#14 of 2012: The Dairy Queen by Catherine Gilbert Murdock
This wasn’t a difficult read - I enjoyed it, in fact - but there were just a lot of times I wanted to edit out a couple of pages. That’s the pay for having a quieter than normal protagonist, the author having to end up a heck long of monologues you could actually figure out for yourself. Not that I’m saying Catherine Gilbert Murdock was underestimating her readers when she wrote DJ’s story, just that I thought DJ could have deserved a better characterization. Oh, well, at least there were more good things than that. I liked that this story turned out to be as interesting as possible.

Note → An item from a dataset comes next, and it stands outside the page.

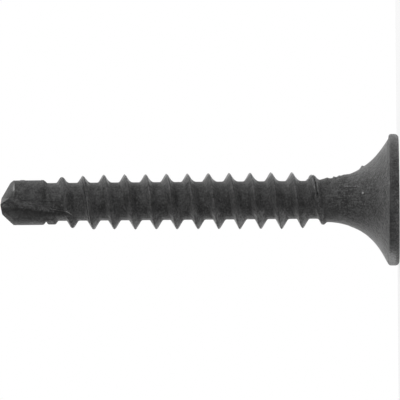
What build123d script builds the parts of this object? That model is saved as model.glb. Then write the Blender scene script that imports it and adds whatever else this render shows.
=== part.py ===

I thought it wasn’t heavily cliched, what with the setting in the farmland and with DJ being both a farm girl and an athlete —- talk about GIRL POWER! She proved herself more further in the story when she showed so much responsibility for her actions and thoughts, in terms of familial, peer, and relationship issues, which in themselves were also smartly crafted. Yay for a first book in a series!
(More) Yay!s
-I really can’t deny I enjoyed DJ and Brian’s budding ~romance, built through farm work and workouts. That’s something new, I’ll say.
-Murdock ~milked it with bending genders!
Boo!
-Long monologues, as I said. A reader isn’t without a mind, you know.